_To do_
The data below holds the lines to copy: everything from the line containing "for side in" to the line containing "points = [vertex.co", both ends included, set down exactly.

_Source data_

==================================================

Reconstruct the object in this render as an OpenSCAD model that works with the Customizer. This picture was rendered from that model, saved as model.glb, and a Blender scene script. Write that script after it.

==================================================

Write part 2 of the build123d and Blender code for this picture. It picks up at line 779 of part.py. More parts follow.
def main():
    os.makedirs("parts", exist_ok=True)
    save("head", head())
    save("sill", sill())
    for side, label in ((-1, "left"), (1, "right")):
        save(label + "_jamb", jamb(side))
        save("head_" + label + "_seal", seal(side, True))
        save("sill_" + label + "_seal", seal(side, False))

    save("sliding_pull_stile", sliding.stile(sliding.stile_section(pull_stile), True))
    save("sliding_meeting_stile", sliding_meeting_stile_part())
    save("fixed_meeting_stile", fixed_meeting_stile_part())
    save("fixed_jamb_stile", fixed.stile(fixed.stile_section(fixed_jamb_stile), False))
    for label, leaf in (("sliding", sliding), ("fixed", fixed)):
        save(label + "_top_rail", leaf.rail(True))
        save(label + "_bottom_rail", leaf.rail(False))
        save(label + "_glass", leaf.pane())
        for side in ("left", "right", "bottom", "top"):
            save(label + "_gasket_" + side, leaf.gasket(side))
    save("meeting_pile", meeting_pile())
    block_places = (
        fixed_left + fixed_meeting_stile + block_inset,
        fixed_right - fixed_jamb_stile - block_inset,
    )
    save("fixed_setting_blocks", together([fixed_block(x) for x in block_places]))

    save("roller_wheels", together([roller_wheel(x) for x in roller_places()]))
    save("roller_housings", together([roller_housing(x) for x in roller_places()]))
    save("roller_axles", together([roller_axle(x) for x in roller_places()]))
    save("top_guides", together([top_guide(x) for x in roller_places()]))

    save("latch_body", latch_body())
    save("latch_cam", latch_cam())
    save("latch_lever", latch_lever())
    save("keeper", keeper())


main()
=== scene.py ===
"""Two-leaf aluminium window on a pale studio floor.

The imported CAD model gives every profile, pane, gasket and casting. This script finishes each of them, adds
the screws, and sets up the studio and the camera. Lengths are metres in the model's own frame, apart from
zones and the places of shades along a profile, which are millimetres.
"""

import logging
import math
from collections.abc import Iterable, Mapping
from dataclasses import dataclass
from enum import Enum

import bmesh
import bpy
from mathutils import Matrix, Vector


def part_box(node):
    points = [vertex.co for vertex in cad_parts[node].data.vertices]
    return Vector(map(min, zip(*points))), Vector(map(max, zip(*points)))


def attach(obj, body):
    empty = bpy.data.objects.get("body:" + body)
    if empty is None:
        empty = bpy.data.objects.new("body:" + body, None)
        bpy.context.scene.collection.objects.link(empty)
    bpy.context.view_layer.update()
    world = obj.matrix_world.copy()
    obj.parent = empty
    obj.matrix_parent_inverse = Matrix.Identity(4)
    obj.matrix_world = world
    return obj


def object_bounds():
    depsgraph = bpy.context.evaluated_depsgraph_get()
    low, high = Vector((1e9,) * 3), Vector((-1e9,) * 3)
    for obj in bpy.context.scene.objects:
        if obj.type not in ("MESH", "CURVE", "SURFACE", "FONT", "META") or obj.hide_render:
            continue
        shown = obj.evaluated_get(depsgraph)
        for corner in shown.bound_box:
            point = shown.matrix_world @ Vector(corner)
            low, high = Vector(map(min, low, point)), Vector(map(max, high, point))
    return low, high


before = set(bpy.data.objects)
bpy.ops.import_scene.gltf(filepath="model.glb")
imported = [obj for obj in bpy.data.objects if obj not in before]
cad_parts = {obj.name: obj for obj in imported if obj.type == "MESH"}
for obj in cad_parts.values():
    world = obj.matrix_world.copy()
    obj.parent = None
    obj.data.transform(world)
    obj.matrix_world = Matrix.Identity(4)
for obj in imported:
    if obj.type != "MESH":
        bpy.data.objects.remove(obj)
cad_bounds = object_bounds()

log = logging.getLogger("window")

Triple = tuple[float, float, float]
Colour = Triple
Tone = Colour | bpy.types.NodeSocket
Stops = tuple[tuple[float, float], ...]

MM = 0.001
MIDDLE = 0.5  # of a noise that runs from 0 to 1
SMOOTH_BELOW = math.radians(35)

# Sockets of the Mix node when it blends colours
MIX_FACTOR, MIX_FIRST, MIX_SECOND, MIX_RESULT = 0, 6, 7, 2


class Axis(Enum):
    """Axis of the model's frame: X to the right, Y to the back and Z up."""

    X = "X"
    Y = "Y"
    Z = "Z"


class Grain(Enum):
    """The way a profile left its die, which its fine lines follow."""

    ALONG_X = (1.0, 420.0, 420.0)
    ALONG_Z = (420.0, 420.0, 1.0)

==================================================

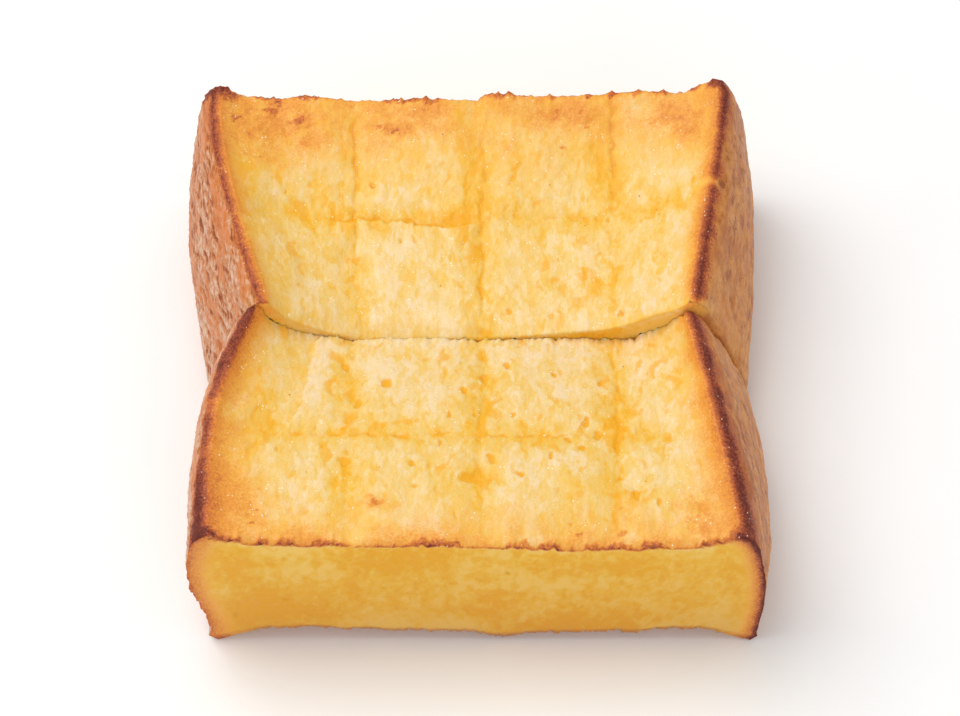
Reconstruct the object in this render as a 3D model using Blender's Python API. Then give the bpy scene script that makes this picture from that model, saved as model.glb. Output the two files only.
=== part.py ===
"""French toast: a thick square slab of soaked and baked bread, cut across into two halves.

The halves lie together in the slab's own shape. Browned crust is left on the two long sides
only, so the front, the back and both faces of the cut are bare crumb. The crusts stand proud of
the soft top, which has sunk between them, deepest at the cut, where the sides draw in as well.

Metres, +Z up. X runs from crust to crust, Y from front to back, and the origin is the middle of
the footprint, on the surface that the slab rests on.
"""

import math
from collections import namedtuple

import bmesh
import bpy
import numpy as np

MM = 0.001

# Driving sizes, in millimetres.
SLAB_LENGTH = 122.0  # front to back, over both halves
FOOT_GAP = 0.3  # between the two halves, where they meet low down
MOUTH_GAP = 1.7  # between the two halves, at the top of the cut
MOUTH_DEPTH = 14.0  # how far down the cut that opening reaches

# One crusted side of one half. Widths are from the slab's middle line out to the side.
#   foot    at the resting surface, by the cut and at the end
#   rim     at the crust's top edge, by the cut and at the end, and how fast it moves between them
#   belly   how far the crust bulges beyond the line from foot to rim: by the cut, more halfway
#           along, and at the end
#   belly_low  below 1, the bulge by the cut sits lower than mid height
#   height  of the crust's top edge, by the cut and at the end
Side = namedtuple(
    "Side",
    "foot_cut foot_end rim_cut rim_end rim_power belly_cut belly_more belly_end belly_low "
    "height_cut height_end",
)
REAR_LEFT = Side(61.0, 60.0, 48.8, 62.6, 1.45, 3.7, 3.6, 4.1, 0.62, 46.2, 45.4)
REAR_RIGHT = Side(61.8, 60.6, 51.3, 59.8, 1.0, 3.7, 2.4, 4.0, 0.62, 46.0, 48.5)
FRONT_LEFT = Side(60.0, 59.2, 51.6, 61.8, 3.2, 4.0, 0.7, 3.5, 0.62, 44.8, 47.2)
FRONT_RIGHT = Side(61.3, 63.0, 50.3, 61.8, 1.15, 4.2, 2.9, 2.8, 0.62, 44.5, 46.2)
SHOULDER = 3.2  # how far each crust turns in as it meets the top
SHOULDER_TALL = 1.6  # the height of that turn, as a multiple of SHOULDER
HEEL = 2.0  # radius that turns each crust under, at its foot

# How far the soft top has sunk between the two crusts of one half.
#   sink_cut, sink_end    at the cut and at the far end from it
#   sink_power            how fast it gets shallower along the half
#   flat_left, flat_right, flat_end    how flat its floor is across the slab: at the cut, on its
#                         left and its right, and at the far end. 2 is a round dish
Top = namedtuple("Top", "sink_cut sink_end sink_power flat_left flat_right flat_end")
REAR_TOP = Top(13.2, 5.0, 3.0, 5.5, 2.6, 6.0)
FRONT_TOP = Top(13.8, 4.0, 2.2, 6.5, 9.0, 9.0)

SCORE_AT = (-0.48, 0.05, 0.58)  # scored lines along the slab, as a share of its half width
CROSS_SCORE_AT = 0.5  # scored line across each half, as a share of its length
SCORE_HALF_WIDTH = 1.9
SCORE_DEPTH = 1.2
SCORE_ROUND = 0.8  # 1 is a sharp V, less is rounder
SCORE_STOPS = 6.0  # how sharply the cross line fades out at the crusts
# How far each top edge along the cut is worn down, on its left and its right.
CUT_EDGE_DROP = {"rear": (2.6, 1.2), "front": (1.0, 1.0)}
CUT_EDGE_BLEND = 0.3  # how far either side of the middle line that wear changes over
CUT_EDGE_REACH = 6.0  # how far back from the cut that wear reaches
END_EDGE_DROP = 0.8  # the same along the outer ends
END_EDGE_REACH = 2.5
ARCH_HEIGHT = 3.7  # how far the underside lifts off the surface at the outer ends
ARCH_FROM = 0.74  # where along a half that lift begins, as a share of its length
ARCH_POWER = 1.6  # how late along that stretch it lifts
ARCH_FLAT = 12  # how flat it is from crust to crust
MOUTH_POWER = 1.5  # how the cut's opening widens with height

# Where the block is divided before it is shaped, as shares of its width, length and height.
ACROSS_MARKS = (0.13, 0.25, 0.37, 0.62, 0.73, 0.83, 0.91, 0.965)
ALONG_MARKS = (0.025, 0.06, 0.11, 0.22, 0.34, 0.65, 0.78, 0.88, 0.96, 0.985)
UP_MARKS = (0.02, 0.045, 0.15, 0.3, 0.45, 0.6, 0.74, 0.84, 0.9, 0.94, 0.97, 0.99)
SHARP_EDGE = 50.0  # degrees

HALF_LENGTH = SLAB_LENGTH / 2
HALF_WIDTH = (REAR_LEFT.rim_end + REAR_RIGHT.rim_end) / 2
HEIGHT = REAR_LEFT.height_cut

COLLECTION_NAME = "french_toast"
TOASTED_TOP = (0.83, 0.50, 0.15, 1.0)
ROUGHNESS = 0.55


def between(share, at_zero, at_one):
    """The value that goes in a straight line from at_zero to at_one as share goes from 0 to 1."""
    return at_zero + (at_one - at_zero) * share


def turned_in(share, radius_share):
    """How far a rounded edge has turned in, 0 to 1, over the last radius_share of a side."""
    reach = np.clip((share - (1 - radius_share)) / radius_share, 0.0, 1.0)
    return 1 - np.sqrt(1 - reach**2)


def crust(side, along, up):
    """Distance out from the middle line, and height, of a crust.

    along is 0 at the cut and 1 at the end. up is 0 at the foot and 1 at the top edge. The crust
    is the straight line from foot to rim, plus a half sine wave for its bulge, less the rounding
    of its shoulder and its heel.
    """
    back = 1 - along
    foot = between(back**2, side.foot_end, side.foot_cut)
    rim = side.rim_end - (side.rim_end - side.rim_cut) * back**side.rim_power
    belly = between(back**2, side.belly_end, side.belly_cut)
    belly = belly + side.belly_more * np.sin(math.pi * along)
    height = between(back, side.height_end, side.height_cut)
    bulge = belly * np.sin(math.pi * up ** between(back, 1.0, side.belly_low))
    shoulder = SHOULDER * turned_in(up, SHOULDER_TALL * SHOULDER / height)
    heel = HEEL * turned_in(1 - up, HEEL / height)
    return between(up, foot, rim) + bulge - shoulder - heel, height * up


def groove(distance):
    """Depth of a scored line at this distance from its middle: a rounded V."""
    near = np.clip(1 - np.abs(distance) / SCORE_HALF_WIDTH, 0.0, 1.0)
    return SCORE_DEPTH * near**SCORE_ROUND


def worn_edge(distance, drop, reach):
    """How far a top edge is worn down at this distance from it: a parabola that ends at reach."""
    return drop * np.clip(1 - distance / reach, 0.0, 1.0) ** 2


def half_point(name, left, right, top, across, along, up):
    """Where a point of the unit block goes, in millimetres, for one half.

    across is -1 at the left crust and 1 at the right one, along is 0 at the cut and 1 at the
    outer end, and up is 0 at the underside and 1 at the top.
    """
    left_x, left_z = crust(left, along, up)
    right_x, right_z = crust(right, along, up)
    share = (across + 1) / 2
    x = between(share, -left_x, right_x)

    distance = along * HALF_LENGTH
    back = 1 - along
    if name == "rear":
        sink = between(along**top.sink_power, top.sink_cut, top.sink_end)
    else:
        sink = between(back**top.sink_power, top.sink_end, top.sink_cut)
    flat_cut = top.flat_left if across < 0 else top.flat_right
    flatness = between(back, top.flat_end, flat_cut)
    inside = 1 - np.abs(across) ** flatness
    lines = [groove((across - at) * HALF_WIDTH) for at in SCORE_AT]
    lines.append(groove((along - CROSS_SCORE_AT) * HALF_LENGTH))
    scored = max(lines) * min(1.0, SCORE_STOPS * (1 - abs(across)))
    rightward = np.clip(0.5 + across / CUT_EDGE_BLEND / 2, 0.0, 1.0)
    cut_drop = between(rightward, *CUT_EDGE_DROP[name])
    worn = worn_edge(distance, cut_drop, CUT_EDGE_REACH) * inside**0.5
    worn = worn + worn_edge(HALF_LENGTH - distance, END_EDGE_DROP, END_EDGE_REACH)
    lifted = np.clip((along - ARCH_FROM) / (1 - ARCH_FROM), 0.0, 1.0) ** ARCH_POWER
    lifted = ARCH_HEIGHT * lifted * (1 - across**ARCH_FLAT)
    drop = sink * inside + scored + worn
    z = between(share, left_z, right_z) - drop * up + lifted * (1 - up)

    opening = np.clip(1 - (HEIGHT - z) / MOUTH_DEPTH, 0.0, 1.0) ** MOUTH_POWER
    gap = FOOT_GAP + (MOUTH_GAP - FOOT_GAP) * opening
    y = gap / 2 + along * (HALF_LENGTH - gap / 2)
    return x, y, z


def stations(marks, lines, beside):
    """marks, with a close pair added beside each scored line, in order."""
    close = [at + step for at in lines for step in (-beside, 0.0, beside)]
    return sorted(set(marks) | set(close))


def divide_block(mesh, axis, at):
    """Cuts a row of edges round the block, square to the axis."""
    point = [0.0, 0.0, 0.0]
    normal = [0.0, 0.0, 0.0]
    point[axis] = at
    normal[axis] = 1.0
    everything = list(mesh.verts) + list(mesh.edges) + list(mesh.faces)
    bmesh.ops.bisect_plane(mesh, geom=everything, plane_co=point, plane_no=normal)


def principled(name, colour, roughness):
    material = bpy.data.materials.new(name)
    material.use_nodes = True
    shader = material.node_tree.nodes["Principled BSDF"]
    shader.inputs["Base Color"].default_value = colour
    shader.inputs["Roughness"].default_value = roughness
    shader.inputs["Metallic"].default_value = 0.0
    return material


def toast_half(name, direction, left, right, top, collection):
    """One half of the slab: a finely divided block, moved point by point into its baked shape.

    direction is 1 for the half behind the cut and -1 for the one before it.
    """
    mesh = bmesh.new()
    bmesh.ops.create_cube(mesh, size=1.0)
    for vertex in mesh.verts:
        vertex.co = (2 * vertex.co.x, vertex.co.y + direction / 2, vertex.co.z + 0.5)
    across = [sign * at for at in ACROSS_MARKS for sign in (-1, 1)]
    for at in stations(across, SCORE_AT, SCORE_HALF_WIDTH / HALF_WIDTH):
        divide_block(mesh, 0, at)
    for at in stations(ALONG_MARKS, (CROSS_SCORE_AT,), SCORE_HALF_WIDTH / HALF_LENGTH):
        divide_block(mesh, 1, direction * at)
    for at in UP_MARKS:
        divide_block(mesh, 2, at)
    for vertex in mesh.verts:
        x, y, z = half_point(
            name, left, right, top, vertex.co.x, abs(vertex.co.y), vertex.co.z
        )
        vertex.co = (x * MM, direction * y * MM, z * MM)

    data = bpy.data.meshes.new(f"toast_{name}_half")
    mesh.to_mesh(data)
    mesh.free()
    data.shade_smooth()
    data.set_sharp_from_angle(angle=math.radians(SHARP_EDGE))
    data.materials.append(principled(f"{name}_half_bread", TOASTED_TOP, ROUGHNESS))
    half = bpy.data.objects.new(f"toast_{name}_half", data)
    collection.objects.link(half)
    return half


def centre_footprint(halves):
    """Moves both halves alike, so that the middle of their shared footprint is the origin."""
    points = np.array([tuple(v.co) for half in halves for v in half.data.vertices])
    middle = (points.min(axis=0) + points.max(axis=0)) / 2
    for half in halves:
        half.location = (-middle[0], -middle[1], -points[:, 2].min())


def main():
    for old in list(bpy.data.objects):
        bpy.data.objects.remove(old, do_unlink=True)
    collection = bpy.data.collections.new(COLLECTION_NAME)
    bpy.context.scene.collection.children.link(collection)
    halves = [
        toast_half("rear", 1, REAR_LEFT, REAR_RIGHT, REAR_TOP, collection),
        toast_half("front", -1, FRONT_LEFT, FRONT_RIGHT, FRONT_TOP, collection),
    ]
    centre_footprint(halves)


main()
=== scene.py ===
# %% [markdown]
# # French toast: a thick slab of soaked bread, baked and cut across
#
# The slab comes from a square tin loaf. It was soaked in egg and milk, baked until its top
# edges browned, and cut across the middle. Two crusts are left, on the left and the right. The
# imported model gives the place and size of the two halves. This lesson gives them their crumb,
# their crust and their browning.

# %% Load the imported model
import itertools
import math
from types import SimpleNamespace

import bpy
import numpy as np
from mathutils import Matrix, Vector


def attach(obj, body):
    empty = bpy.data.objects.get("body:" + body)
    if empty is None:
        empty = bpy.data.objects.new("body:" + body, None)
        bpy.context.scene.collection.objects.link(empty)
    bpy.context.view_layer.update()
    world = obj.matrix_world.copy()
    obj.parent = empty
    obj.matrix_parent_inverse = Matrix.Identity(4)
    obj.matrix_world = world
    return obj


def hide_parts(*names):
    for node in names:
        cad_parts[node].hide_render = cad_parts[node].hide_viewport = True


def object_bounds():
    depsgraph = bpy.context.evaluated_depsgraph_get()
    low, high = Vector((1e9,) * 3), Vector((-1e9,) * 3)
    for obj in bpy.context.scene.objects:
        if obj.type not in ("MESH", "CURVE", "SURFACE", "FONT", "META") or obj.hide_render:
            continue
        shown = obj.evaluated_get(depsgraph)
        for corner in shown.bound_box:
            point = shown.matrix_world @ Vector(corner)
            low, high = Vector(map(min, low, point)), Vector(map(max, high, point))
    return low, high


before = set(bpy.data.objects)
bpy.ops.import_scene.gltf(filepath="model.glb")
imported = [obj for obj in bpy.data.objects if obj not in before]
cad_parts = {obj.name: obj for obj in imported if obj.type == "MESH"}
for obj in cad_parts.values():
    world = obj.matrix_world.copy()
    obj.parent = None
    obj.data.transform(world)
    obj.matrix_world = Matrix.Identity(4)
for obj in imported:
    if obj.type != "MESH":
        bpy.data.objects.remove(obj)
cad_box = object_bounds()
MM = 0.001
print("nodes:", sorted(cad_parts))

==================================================

_Completed exercise_
        for side in ("left", "right", "bottom", "top"):
            save(label + "_gasket_" + side, leaf.gasket(side))
    save("meeting_pile", meeting_pile())
    block_places = (
        fixed_left + fixed_meeting_stile + block_inset,
        fixed_right - fixed_jamb_stile - block_inset,
    )
    save("fixed_setting_blocks", together([fixed_block(x) for x in block_places]))

    save("roller_wheels", together([roller_wheel(x) for x in roller_places()]))
    save("roller_housings", together([roller_housing(x) for x in roller_places()]))
    save("roller_axles", together([roller_axle(x) for x in roller_places()]))
    save("top_guides", together([top_guide(x) for x in roller_places()]))

    save("latch_body", latch_body())
    save("latch_cam", latch_cam())
    save("latch_lever", latch_lever())
    save("keeper", keeper())


main()
=== scene.py ===
"""Two-leaf aluminium window on a pale studio floor.

The imported CAD model gives every profile, pane, gasket and casting. This script finishes each of them, adds
the screws, and sets up the studio and the camera. Lengths are metres in the model's own frame, apart from
zones and the places of shades along a profile, which are millimetres.
"""

import logging
import math
from collections.abc import Iterable, Mapping
from dataclasses import dataclass
from enum import Enum

import bmesh
import bpy
from mathutils import Matrix, Vector


def part_box(node):
    points = [vertex.co for vertex in cad_parts[node].data.vertices]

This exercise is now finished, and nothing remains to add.